Moral arguments argue from the existence of objective moral obligation to a ground of moral obligation beyond human conventions. Kant's version is that the moral law presupposes the possibility of a highest good, which requires God and immortality as postulates of practical reason. C. S. Lewis's popular version argues from the universal experience of ought-claims to a transcendent lawgiver. The argument is contested by those who hold that moral facts can be grounded without theological premises (constructivism, natural-law-without-theism, etc.).
The single most weighty argument against theistic belief. Classical formulation (attributed to Epicurus through Hume):
The argument has two forms. The logical problem claims the existence of any evil is incompatible with theism. This form is usually considered defeated by Plantinga's free-will defense: it is at least possible that an all-good, all-powerful God would permit some evil for the sake of genuinely free creatures. The evidential problem is harder: even if the logical problem fails, the sheer quantity and distribution of suffering — especially the suffering of innocents and non-human animals — is claimed as strong evidence against theism. This form remains a live debate.

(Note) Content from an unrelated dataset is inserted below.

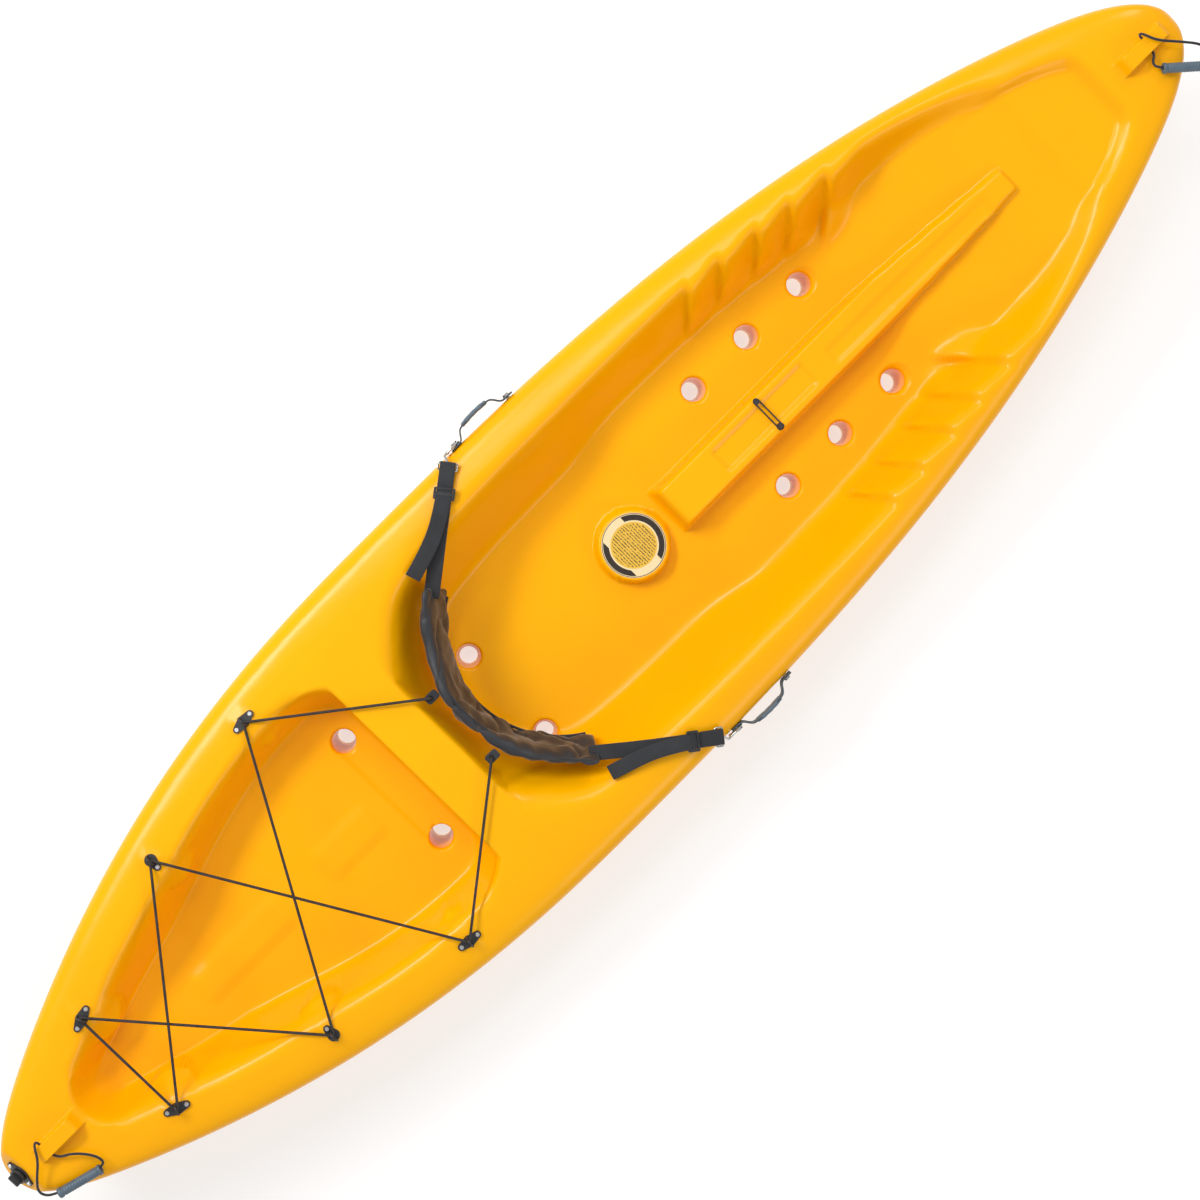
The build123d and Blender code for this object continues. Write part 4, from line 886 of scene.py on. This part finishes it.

Theodicies (defenses that explain why God permits evil) fall into families: free-will theodicies, soul-making theodicies (John Hick), privation theodicies (Augustine), skeptical theism (we should not expect to understand God's reasons). Each has its weaknesses. The Jewish tradition after the Holocaust has produced distinctive theodicy-refusing responses — Emil Fackenheim, Richard Rubenstein — which hold that some forms of evil resist any theological explanation.
Philosophical theology analyzes the classical attributes of God one by one and asks what they could coherently mean.
| Attribute | The question | Classical answer | Modern debate |
|---|---|---|---|
| Simplicity | Is God composed of parts, or is God identical with the divine attributes? | Yes, God is simple (Aquinas, Maimonides) | Analytic theologians divide on whether simplicity is coherent |
| Omniscience | Does God know all true propositions, including future free actions? | Yes, through timeless vision of the whole (Boethius, Aquinas) | Open theism denies exhaustive foreknowledge; Molinism offers middle knowledge |
| Omnipotence | Can God do anything, or only what is logically possible? | Only what is logically possible (Aquinas) | Modern consensus follows Aquinas; "can God create a stone he cannot lift" is a confusion |
| Eternity | Is God in time or outside time? | Outside time, timeless (Boethius, Aquinas) | Some contemporary philosophers prefer "everlasting" to "atemporal" |
| Impassibility | Can God suffer or be moved by creaturely action? | Classical theism says no | Process theology and much modern theology reject impassibility |
| Goodness | Is God good by a standard, or is God the standard? | God is identical with goodness (Aquinas) | Euthyphro dilemma debate |
These attributes are not independent; a change to one forces changes elsewhere. Process theology, for example, gives up simplicity, impassibility, and exhaustive foreknowledge together in exchange for a God more directly involved in temporal becoming.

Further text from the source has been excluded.